# START OF TASK DATA

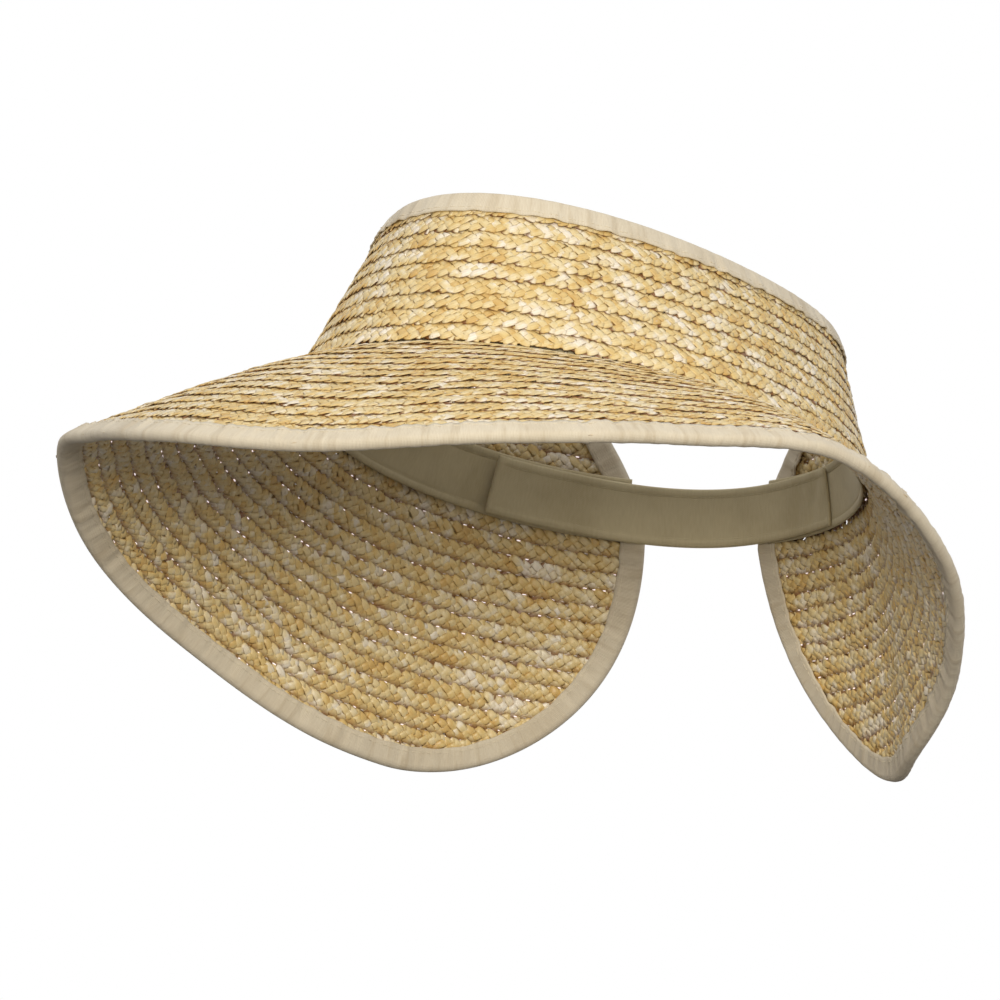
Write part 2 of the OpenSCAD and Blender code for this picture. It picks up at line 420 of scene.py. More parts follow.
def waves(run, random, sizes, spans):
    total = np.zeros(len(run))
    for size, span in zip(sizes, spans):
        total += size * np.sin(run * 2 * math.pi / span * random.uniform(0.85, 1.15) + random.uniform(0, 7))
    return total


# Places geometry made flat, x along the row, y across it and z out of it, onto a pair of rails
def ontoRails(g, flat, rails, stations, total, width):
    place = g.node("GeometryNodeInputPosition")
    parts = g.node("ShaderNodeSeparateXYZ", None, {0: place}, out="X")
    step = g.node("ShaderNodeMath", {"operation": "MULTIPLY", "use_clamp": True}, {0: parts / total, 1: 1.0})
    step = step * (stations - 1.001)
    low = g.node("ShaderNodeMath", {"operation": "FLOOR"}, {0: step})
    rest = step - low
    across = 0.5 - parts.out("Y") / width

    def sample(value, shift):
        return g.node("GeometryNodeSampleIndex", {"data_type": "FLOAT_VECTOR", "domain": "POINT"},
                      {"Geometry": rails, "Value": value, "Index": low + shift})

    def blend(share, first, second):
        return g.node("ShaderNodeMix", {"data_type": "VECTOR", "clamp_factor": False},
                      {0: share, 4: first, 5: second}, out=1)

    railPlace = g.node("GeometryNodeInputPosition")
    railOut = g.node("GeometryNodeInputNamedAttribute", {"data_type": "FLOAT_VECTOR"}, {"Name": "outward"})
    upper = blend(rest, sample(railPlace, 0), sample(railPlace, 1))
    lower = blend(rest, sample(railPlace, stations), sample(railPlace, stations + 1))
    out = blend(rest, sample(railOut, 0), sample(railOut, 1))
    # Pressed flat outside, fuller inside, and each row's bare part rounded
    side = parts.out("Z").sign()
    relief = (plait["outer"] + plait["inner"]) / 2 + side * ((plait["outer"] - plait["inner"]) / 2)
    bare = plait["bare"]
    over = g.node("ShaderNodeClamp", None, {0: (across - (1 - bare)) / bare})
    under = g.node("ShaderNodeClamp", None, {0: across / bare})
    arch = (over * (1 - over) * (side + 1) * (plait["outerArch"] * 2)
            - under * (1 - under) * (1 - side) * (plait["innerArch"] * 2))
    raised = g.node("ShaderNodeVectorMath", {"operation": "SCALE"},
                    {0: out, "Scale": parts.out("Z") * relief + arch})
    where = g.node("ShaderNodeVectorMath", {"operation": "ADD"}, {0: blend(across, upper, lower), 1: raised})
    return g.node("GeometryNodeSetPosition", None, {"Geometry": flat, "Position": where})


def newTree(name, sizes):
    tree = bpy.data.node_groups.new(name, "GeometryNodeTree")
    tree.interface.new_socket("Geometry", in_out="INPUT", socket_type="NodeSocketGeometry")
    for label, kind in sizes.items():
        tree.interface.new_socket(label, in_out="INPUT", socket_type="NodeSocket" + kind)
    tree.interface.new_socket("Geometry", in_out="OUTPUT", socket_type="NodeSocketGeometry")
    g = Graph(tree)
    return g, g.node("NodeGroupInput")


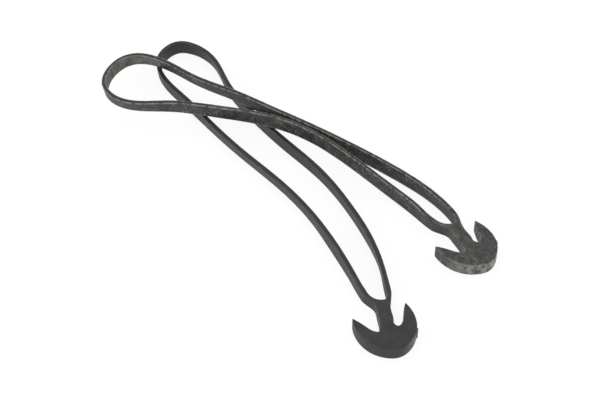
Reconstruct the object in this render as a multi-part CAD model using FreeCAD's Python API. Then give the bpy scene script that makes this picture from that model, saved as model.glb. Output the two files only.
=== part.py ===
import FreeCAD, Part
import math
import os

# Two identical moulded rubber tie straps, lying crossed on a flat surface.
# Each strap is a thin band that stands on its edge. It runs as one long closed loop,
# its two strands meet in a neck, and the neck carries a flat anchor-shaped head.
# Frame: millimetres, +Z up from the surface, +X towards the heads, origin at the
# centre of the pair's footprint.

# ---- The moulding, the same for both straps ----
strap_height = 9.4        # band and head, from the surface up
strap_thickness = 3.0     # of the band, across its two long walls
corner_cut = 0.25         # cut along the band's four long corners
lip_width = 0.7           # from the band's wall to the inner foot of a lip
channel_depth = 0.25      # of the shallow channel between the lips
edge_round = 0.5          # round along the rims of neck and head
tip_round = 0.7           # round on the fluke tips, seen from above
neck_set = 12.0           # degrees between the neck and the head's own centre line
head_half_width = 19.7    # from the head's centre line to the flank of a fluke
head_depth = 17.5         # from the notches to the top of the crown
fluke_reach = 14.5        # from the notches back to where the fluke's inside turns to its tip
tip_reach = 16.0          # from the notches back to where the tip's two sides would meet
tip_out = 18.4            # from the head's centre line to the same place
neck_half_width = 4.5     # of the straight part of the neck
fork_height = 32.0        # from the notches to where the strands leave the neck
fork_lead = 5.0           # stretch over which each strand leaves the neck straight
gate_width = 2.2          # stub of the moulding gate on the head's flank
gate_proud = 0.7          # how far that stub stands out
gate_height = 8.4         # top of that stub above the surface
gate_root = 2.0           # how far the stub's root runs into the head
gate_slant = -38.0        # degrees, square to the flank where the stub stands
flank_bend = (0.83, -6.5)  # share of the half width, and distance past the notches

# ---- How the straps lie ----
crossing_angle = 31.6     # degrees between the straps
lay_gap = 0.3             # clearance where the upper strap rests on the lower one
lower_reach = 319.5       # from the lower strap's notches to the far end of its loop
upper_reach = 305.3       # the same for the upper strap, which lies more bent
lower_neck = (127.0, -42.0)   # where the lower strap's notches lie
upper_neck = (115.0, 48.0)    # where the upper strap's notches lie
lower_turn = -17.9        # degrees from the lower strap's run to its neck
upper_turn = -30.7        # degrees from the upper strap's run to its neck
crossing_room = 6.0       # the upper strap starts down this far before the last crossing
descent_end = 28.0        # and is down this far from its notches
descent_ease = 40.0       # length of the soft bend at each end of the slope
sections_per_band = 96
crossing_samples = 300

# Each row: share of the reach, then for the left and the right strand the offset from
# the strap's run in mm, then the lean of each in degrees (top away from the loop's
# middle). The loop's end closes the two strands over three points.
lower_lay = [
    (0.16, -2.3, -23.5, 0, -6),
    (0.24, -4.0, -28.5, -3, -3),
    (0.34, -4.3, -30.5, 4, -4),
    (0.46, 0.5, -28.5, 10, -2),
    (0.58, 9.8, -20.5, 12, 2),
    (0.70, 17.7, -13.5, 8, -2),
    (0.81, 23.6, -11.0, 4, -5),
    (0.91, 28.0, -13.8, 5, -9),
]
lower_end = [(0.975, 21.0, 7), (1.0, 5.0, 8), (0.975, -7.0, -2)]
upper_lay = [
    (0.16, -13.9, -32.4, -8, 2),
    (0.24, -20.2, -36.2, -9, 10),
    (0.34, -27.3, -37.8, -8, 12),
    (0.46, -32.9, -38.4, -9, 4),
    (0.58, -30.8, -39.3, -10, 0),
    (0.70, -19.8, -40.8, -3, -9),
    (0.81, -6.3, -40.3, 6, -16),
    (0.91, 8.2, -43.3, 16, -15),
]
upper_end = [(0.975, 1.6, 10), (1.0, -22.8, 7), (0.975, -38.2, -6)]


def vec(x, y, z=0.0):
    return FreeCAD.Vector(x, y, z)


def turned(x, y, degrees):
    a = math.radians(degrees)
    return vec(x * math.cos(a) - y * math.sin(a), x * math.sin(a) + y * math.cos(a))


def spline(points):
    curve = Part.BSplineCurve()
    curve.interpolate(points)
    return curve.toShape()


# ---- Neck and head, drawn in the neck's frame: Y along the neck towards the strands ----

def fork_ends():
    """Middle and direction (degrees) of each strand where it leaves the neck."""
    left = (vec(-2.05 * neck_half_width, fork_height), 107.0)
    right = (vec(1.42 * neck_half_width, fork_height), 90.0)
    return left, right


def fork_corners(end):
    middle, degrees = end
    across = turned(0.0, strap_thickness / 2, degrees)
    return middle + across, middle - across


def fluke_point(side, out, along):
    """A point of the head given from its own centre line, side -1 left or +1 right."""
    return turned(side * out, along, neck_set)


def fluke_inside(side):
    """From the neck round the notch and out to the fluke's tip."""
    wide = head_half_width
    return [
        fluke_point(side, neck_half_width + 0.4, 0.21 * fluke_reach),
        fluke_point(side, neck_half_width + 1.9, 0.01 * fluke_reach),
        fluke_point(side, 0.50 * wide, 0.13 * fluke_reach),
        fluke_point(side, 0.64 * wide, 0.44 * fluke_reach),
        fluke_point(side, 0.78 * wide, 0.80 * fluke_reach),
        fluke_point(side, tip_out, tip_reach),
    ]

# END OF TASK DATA

## DO THIS
From the entries above, extract every line where the word "parts" appears.

## RESULT FOR THIS TASK
Write part 2 of the OpenSCAD and Blender code for this picture. It picks up at line 420 of scene.py. More parts follow.
    parts = g.node("ShaderNodeSeparateXYZ", None, {0: place}, out="X")
    step = g.node("ShaderNodeMath", {"operation": "MULTIPLY", "use_clamp": True}, {0: parts / total, 1: 1.0})
    across = 0.5 - parts.out("Y") / width
    side = parts.out("Z").sign()
                    {0: out, "Scale": parts.out("Z") * relief + arch})